The debate should have provided the conservative defenders of property rights with a perfect example of how the right to own property also protects the 1st Amendment rights of assembly and religion by supporting the building of the mosque.

Instead, we hear lip service given to the property rights position while demanding that the need to be “sensitive” requires an all-out assault on the building of a mosque, several blocks from “ground zero.”

Just think of what might (not) have happened if the whole issue had been ignored and the national debate stuck with war, peace, and prosperity. There certainly would have been a lot less emotionalism on both sides. The fact that so much attention has been given the mosque debate, raises the question of just why and driven by whom?

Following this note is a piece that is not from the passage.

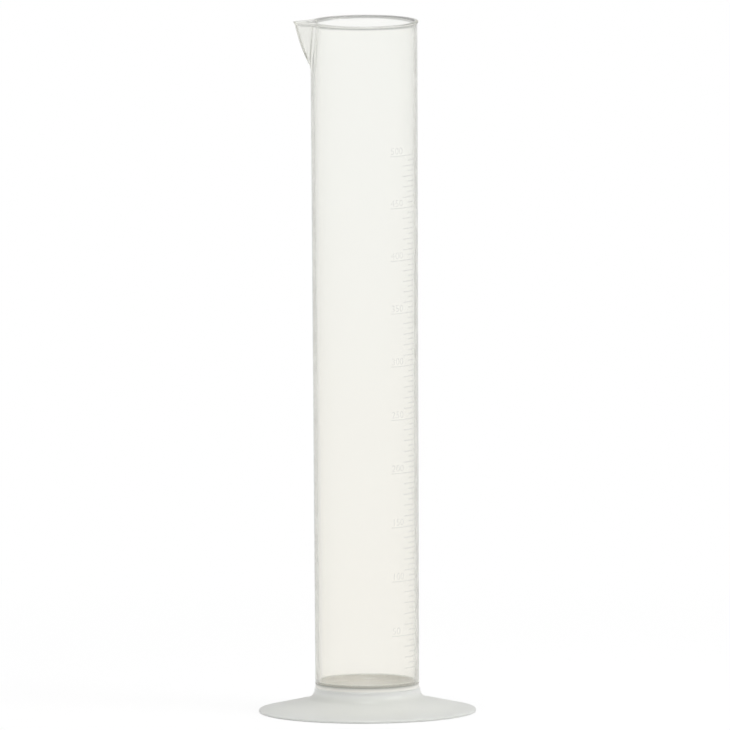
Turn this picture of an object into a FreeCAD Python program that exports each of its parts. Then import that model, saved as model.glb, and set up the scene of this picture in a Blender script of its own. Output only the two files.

In my opinion it has come from the neo-conservatives who demand continual war in the Middle East and Central Asia and are compelled to constantly justify it.

They never miss a chance to use hatred toward Muslims to rally support for the ill conceived preventative wars. A select quote from soldiers from in Afghanistan and Iraq expressing concern over the mosque is pure propaganda and an affront to their bravery and sacrifice.

What amazes me is that there are actually people who think this mouth-breather should be President.

Has he never heard of the Hagia Sophia?  Or how about the Umayyad Mosque in Damascus?  The Grand Mosque of Cordoba?  All of these were at one time churches, but were converted into mosques by Muslim conquerors.  The same goes for Lal Kot, a centre of Hindu worship in India that was razed and the Qutub Minar built on top of it.  These are just a few examples of the thousands that can be given where Muslims destroyed or co-opted sites from their enemies, and built or turned them into mosques so as to demonstrate the “superiority” of Islam over all other systems.

Which is exactly what that Ground Zero Mosque is all about.

The fact that Ron Paul either has no clue about this, or else is just trying to use it to score cheap political points, shows that he belongs nowhere near the Presidency of the United States of America.